Contemporary Catholics can hear a sharp, concrete challenge in these verses. We live in a culture that invests enormous confidence in its own capacities — technological, economic, military, and personal. Amos's oracle targets precisely the equivalents of our "swift," our "archers," our "courageous mighty": the belief that planning, skill, financial security, or sheer personal resilience can insulate us from accountability before God. For the individual Catholic, this passage is an invitation to a serious examination of conscience: Where have I quietly substituted self-reliance for trust in God? Where has my community — my parish, my nation — allowed comfort and strength to create indifference to the poor? Concretely, this means revisiting one's relationship to the Church's social teaching, particularly regarding how personal wealth and security are held. It also calls for liturgical and penitential practices — the Sacrament of Reconciliation especially — that rehearse the soul's nakedness before God (v. 16), so that the "nakedness" of judgment becomes the nakedness of a soul already surrendered, rather than a soul stripped by force.
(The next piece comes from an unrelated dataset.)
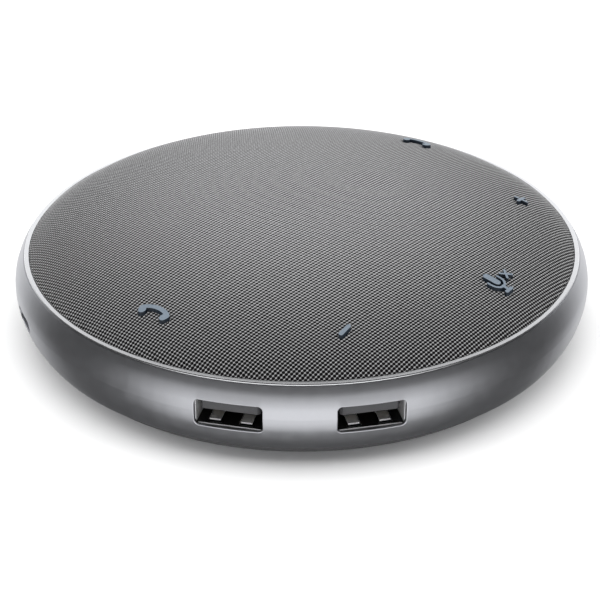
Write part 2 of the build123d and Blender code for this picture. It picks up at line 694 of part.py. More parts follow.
def spring_tab(inner_floor):
    """Leaf cut from the shell's wall: root at the back, raised flat end at the front."""
    low, high = inner_floor - SHEET_T, inner_floor
    profile = Polyline(
        (-SPRING_ROOT - 0.3, 0, low),
        (-SPRING_ROOT, 0, low),
        (-SPRING_FLAT, 0, low + SPRING_RISE),
        (-SPRING_FRONT, 0, low + SPRING_RISE),
        (-SPRING_FRONT, 0, high + SPRING_RISE),
        (-SPRING_FLAT, 0, high + SPRING_RISE),
        (-SPRING_ROOT, 0, high),
        (-SPRING_ROOT - 0.3, 0, high),
        close=True,
    )
    return extrude(make_face(profile), SPRING_W / 2, dir=(0, 1, 0), both=True)


def usb_a_tongue():
    """Insulator block at the back of the shell with the contact tongue in front of it."""
    inner_w, inner_h = USB_A_W - 2 * SHEET_T - SLIP, USB_A_H - 2 * SHEET_T - SLIP
    block_l = 4.2
    block = Pos(-USB_A_L + 0.4 + block_l / 2, 0, 0) * Box(block_l, inner_w, inner_h)
    block = fillet(block.edges().filter_by(Axis.X), 0.3)
    tongue_l = USB_A_L - 0.4 - USB_TONGUE_RECESS
    tongue_top = USB_A_H / 2 - SHEET_T - USB_TONGUE_DROP
    tongue = Pos(-USB_TONGUE_RECESS - tongue_l / 2, 0, tongue_top - USB_TONGUE_T / 2) * Box(
        tongue_l, USB_TONGUE_W, USB_TONGUE_T)
    front = tongue.edges().filter_by(Axis.Z).sort_by(Axis.X)[-2:]
    tongue = chamfer(front, 0.4)
    return block + tongue


def usb_a_contacts():
    """Four contact strips on the underside of the tongue."""
    tongue_low = USB_A_H / 2 - SHEET_T - USB_TONGUE_DROP - USB_TONGUE_T
    strips = []
    front, back = USB_TONGUE_RECESS + 1.0, USB_A_L - 4.6
    width, thick = 1.0, 0.2
    for y in (-3.5, -1.0, 1.0, 3.5):
        strip = Box(back - front, width, thick)
        strips.append(Pos(-(front + back) / 2, y, tongue_low - thick / 2) * strip)
    return combined(strips)


def usb_c_shell():
    return shell_tube(USB_C_W, USB_C_H, USB_C_H / 2 - 0.01, USB_C_L)


def usb_c_tongue():
    inner_w, inner_h = USB_C_W - 2 * SHEET_T - SLIP, USB_C_H - 2 * SHEET_T - SLIP
    side = Plane(origin=(-USB_C_L + 0.2, 0, 0), x_dir=(0, 1, 0), z_dir=(1, 0, 0))
    block = extrude(side * RectangleRounded(inner_w, inner_h, inner_h / 2 - 0.01), 1.6)
    return block + Pos(-USB_C_L + 0.2 + 3.3, 0, 0) * Box(6.2, 6.7, 0.7)


def socketed(piece, azimuth, height):
    """Put a piece drawn with its face at x = 0 at its place in the case."""
    return facing(azimuth, height) * Pos(SOCKET_FACE, 0, 0) * piece


# ---- Base ----------------------------------------------------------------------------------------
BOSS_R = 3.2


def bottom_cover():
    rib_out = CASE_BOTTOM_R - LIP_WIDTH - WALL - SLIP
    rib_in = rib_out - 1.2
    foot_in = COVER_R - FOOT_W
    profile = Polyline(
        (0, 0, COVER_LIFT),
        (foot_in - SLIP, 0, COVER_LIFT),
        (foot_in - SLIP, 0, FOOT_T),
        (COVER_R, 0, FOOT_T),
        (COVER_R, 0, COVER_TOP_Z),
        (rib_out, 0, COVER_TOP_Z),
        (rib_out, 0, COVER_TOP_Z + LIP_T),
        (rib_in, 0, COVER_TOP_Z + LIP_T),
        (rib_in, 0, COVER_TOP_Z),
        (foot_in - 1.5, 0, COVER_TOP_Z),
        (foot_in - 2.1, 0, COVER_FLOOR_Z),
        (0, 0, COVER_FLOOR_Z),
        close=True,
    )
    cover = turned(make_face(profile))
    for azimuth in CASE_SCREW_AZIMUTHS:
        x, y = polar(CASE_SCREW_R, azimuth)
        cover += post(x, y, BOSS_R, COVER_FLOOR_Z - 0.1, BOARD_BOTTOM_Z)
        cover -= post(x, y, CLEARANCE_HOLE_R, 0, BOARD_BOTTOM_Z + 1)
        cover -= post(x, y, HEAD_R + 0.3, 0, COVER_LIFT + HEAD_H + HEAD_SINK)
    return cover


def foot_ring():
    """Rubber ring the case stands on."""
    low_bevel = 0.25
    r_in, r_out = COVER_R - FOOT_W, COVER_R
    profile = Polyline(
        (r_in + low_bevel, 0, 0),
        (r_out - low_bevel, 0, 0),
        (r_out, 0, low_bevel),
        (r_out, 0, FOOT_T),
        (r_in, 0, FOOT_T),
        (r_in, 0, low_bevel),
        close=True,
    )
    return turned(make_face(profile))


# ---- Screws --------------------------------------------------------------------------------------
def screws(circle_r, azimuths, seat_z, tip_z):
    """Pan-head screws: the head lies on seat_z and the shank runs to tip_z, up or down."""
    direction = 1 if tip_z > seat_z else -1
    head_z = seat_z - direction * HEAD_H
    group = []
    for azimuth in azimuths:
        x, y = polar(circle_r, azimuth)
        head = post(x, y, HEAD_R, min(seat_z, head_z), max(seat_z, head_z))
        shank = post(x, y, SCREW_R, min(tip_z, head_z), max(tip_z, head_z))
        recess = Pos(x, y, head_z) * (Box(2.0, 0.5, 1.0) + Box(0.5, 2.0, 1.0))
        group.append(head + shank - recess)
    return combined(group)


# ---- Assembly --------------------------------------------------------------------------------------
def pieces():
    yield "housing_ring", housing_ring()
    yield "trim_ring", trim_ring()
    yield "speaker_cloth", speaker_cloth()
    yield "grille_dome", grille_dome()
    for name in SYMBOLS:
        yield name, key(name)
    yield "key_board", key_board()
    yield "key_switches", key_switches()
    yield "microphones", microphones()
    yield "microphone_boots", microphone_boots()
    yield "board_header", board_header()
    yield "middle_frame", middle_frame()
    yield "speaker_frame", speaker_frame()
    yield "magnet_cup", magnet_cup()
    yield "magnet", magnet()
    yield "top_plate", top_plate()
    yield "voice_coil", voice_coil()
    yield "speaker_cone", speaker_cone()
    yield "dust_cap", dust_cap()
    yield "speaker_surround", speaker_surround()
    yield "spider", spider()
    yield "speaker_gasket", speaker_gasket()
    yield "main_board", main_board()
    yield "usb_hub_chip", chip(31, -45, 9, 9, 1.0)
    yield "audio_chip", chip(31, 40, 7, 7, 0.9)
    yield "capacitors", capacitors()
    yield "power_coils", power_coils()
    yield "speaker_contacts", speaker_contacts()
    for side, azimuth in USB_A_AZIMUTHS.items():
        yield f"usb_a_{side}_shell", socketed(usb_a_shell(), azimuth, USB_A_Z)
        yield f"usb_a_{side}_tongue", socketed(usb_a_tongue(), azimuth, USB_A_Z)
        yield f"usb_a_{side}_contacts", socketed(usb_a_contacts(), azimuth, USB_A_Z)
    yield "usb_c_shell", socketed(usb_c_shell(), USB_C_AZ, USB_C_Z)
    yield "usb_c_tongue", socketed(usb_c_tongue(), USB_C_AZ, USB_C_Z)
    yield "bottom_cover", bottom_cover()
    yield "foot_ring", foot_ring()
    case_seat_z = COVER_LIFT + HEAD_H + HEAD_SINK
    yield "case_screws", screws(CASE_SCREW_R, CASE_SCREW_AZIMUTHS, case_seat_z, CASE_SCREW_TOP_Z)
    tab_tip_z = FRAME_BOTTOM_Z - TAB_SCREW_L
    yield "frame_screws", screws(TAB_SCREW_R, TAB_AZIMUTHS, FRAME_TOP_Z, tab_tip_z)
    boss_tip_z = FRAME_TOP_Z + GRILLE_SCREW_L
    yield "grille_screws", screws(GRILLE_SCREW_R, TAB_AZIMUTHS, FRAME_BOTTOM_Z, boss_tip_z)
    collar_tip_z = FLANGE_TOP_Z - FLANGE_T - DRIVER_SCREW_L
    yield "driver_screws", screws(DRIVER_SCREW_R, DRIVER_SCREW_AZIMUTHS, FLANGE_TOP_Z, collar_tip_z)


os.makedirs("parts", exist_ok=True)
for node, piece in pieces():
    export_step(piece, f"parts/{node}.step")
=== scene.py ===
import bpy
import math
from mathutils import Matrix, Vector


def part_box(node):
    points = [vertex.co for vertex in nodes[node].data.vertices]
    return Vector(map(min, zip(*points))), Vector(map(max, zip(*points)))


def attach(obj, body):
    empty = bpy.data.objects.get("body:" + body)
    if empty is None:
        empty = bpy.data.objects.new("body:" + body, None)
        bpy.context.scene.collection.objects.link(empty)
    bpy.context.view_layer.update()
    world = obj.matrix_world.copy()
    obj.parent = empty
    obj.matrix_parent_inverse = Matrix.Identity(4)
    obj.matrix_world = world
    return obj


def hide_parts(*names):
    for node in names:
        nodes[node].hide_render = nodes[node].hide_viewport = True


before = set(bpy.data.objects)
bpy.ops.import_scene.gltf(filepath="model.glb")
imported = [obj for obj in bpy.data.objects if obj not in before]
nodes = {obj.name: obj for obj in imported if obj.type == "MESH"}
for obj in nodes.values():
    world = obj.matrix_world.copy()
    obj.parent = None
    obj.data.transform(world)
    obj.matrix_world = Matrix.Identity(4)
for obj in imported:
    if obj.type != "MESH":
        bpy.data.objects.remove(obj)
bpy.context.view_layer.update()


# ---- Table, camera and light -------------------------------------------------------------------
# A pale table top under soft studio light. A wide overhead softbox lights the dome; the room is
# bright in front and behind and dim at the sides, which gives the satin ring its soft bands.
def deselect():
    bpy.ops.object.select_all(action="DESELECT")


def math_node(tree, operation, first, second=0.0):
    """A Math node that takes sockets or plain numbers."""
    node = tree.nodes.new("ShaderNodeMath")
    node.operation = operation
    for place, value in enumerate((first, second)):
        if isinstance(value, (int, float)):
            node.inputs[place].default_value = value
        else:
            tree.links.new(value, node.inputs[place])
    return node.outputs[0]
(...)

Typological and Spiritual Senses: In the typological sense, this passage anticipates the New Testament teaching that no human merit, capability, or self-sufficiency avails before the final judgment. The warrior's categories translate directly into the spiritual: the "swift" becomes the self-reliant, the "archer" the theologically sophisticated who trust in their own religious technique, the "courageous mighty" the morally proud. The Fathers read prophetic judgment passages as figures of the soul under scrutiny by God — no interior armor holds against divine sight. Jerome, commenting on related prophetic texts, notes that "before God the wise man is made foolish and the strong man is made weak, that all flesh may know that salvation belongs to the Lord alone."